With resources like St. John’s blog and the Nest Cam on the Aviary website, people can feel like they are familiar with the falcons by watching them interact in their habitat. But St. John warns that people must not forget that these are wild animals that do not act in the same way we do.

“There are some surprises. When you watch nature you have to not to jump to a conclusion about what’s going on,” she explains. “I do it myself all the time, ‘I think they must be doing that because…’ but the answer is no. Everything we see is purposeful.”

Learning about birds and other animals, St. John says, is an important part of our continuing success as a civilization.

“We are animals. We are not that different from other animals. Some of the stuff they do better than we do,” she says.

St. John believes being outdoors is vital to the happiness of human beings.

“Being outdoors makes people happier,” she says. “They don’t realize taking a walk outside calms you down. There’s something about the way we live today that makes us lose connection with what’s good for us.”

The importance of watching and learning from nature and its inhabitants is something St. John feels strongly about.

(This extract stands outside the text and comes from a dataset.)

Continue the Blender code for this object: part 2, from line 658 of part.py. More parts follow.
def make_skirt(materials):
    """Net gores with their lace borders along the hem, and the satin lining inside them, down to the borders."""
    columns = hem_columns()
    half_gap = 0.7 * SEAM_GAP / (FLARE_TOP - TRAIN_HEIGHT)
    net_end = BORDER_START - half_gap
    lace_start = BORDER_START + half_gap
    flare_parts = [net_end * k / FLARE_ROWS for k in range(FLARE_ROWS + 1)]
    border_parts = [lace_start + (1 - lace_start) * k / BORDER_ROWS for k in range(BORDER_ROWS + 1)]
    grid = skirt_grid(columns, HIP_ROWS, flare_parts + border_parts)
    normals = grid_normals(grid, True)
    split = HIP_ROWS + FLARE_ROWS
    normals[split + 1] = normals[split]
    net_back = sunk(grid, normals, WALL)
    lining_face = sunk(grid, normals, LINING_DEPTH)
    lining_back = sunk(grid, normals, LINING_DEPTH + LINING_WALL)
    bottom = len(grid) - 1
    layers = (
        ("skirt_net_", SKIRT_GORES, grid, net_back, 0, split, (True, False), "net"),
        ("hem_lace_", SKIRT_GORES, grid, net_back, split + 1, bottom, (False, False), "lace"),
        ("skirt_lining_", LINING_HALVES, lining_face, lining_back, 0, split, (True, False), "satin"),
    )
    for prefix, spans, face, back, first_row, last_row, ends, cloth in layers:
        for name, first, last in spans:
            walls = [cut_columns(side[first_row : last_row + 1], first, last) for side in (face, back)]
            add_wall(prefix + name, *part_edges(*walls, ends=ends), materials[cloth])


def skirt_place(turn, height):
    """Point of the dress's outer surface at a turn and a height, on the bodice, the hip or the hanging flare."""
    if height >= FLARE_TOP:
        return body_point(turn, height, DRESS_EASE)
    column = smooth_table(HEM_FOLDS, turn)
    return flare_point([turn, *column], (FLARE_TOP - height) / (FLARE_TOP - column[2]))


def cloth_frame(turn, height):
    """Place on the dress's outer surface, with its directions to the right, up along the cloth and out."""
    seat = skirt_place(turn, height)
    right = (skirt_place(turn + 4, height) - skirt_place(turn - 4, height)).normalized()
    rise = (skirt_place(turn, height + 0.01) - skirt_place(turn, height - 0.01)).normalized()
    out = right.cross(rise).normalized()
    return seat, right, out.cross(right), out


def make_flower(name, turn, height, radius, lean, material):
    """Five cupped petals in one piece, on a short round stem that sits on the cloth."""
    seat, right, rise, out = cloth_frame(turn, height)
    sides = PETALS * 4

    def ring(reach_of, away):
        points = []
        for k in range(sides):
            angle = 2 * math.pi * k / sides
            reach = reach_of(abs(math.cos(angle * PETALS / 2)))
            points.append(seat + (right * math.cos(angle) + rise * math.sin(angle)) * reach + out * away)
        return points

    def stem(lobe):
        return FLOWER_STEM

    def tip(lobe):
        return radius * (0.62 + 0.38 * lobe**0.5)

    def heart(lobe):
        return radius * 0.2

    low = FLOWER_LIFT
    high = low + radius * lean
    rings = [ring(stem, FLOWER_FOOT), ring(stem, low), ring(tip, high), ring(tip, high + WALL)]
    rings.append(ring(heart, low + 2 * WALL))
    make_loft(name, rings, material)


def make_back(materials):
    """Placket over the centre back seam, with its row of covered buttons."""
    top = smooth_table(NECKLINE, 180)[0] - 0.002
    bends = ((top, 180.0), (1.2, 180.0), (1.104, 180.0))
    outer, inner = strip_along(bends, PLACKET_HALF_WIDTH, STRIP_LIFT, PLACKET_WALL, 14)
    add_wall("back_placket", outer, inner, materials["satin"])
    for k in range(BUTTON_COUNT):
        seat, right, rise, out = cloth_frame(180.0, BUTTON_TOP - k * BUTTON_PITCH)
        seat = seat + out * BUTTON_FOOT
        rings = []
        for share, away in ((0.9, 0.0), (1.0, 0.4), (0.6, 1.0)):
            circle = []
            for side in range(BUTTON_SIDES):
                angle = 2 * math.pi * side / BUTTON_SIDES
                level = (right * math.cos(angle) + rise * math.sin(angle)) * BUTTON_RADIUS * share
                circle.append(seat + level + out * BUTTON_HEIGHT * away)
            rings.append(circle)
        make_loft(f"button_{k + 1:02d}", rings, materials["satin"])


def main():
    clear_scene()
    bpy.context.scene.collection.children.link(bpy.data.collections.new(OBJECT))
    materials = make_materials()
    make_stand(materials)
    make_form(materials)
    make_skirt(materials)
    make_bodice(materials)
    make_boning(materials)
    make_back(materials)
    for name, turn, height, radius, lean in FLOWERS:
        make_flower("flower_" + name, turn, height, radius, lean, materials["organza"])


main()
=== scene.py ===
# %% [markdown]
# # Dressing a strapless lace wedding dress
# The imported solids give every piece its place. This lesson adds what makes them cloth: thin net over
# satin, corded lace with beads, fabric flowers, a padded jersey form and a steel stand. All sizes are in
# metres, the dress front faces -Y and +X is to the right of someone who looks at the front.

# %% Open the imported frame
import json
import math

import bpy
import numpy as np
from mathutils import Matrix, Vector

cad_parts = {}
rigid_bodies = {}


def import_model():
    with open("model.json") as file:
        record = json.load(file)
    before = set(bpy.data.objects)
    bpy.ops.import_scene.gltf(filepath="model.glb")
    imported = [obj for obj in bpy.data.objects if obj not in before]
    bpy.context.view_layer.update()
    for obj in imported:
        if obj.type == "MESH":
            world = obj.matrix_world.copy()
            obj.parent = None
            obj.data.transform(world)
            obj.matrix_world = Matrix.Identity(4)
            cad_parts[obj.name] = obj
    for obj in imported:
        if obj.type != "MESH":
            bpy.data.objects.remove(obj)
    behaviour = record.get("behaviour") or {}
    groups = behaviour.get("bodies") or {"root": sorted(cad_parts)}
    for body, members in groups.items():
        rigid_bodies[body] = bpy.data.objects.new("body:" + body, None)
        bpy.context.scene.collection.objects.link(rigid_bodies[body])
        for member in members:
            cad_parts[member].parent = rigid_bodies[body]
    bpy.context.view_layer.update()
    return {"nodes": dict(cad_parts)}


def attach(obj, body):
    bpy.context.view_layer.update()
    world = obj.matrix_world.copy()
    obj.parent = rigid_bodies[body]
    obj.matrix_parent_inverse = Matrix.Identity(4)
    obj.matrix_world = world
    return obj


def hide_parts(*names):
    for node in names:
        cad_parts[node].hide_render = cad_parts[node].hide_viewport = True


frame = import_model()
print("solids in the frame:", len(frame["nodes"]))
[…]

“All the things we’ve invented that we live with today are quite recent,” she says. “The Industrial Revolution is only a couple hundred years old. Agriculture is only 10,000 years old. Birds have been here since the dinosaurs. There are things that are more used to living on earth and we could stand to learn from.”

While St. John has an appreciation of the technology that surrounds us on a daily basis, she wonders what would happen to us if one day all of our gadgets went away.

“Keep looking up,” she says. “Being outside takes you out of yourself, which is a good thing. We get all worried about stuff, and then you look up and there’s a peregrine!”